En Libye, la situation est assez différente. Les traditions d’organisations autonomes de la société civile et des partis ouvriers sont inexistantes. Le pays reste largement « tribal » dans ses structures profondes. Le nouveau gouvernement a été mis en place avec le soutien de l’OTAN, qui est évidemment le cadeau empoisonné que les puissances occidentales ont fait au peuple libyen : un appui militaire suffisant pour permettre aux Occidentaux de garder la main en Libye, et en même temps un soutien militaire conçu de telle sorte que le peuple ne pouvait que difficilement être l’acteur de sa propre libération.

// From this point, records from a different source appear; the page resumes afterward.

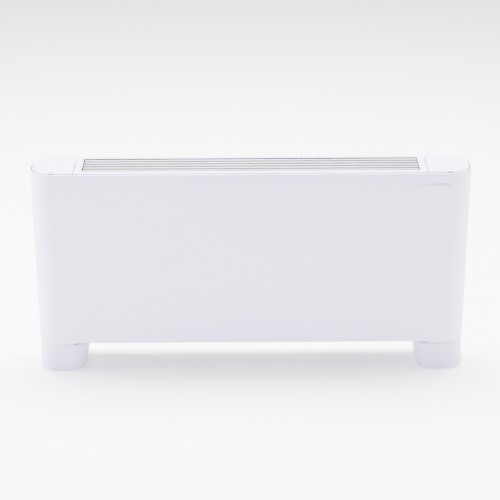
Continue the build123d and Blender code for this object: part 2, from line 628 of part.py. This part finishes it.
# ---------------------------------------------------------------- controls
BOX_X0, BOX_X1 = PLATE_X, 592.0
BOX_Y = 42.0
BOX_Z0, BOX_Z1 = 522.0, 580.0
PANEL_TOP = BOX_Z1 + 2.5
SPEED_KNOB = (541.0, -20.0)
THERMOSTAT_KNOB = (541.0, 20.0)
SWITCH_X, SWITCH_Y = 577.0, 0.0
KNOB_R = 14.0
GLAND = (582.0, 20.0)
GLAND_R = 6.0
CABLE_R = 3.6
KNOB_TOP = PANEL_TOP + 16.0


def make_control_box():
    """The open-topped box for the wiring, with a gland hole in its floor."""
    box = block(BOX_X0, BOX_X1, -BOX_Y, BOX_Y, BOX_Z0, BOX_Z1)
    box -= block(BOX_X0 + 2, BOX_X1 - 2, -BOX_Y + 2, BOX_Y - 2, BOX_Z0 + 2, BOX_Z1 + 5)
    return box - rod_z(BOX_Z0 - 5, BOX_Z0 + 5, *GLAND, GLAND_R)


def make_control_panel():
    """The box's top plate, drilled for the two knobs and the rocker."""
    panel = block(BOX_X0 + 0.5, BOX_X1, -BOX_Y, BOX_Y, BOX_Z1, PANEL_TOP)
    for x, y in (SPEED_KNOB, THERMOSTAT_KNOB):
        panel -= rod_z(BOX_Z1 - 5, PANEL_TOP + 5, x, y, 3.0 + RUNNING)
    return panel - block(SWITCH_X - 7, SWITCH_X + 7, SWITCH_Y - 11, SWITCH_Y + 11, BOX_Z1 - 5, PANEL_TOP + 5)


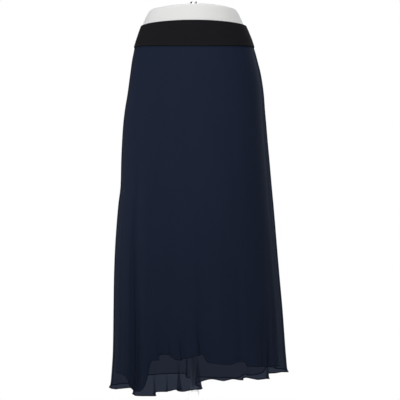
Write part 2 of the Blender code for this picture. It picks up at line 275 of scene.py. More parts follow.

Néanmoins, là aussi rien n’est joué, même si les radios et télévisions se sont plu à montrer le triomphe des islamistes les plus attardés et la résignation des femmes.
Les grandes puissances voudraient bien que les révolutions arabes soient terminées et qu’on retourne au « business as usual ». Mais l’évolution de la situation dans les autres pays de la région (la Syrie, la Jordanie, le Yémen, et sans doute bientôt à nouveau l’Iran) déjouera certainement ces calculs. Ni les États-Unis, ni l’Union Européenne n’ont les moyens de renouveler le colonialisme d’antan. La dynamique démographique, économique et politique interdit la stabilisation à moyen terme de la situation dans toute la région.
Autant l’Islam, comme religion, comme toutes les religions, est un facteur régressif – et de ce point de vue les pseudos marxistes qui courent après un Islam révolutionnaire sui generis courent une fois de plus après des chimères – autant il faut aussi comprendre que là où l’on a été longtemps opprimé au nom de la laïcité et du progrès, de larges masses se tournent vers des conservateurs religieux (on a vu la même chose en Pologne, par exemple). Les formes temporaires et déroutantes du mouvement ne doivent pas masquer son contenu social et démocratique.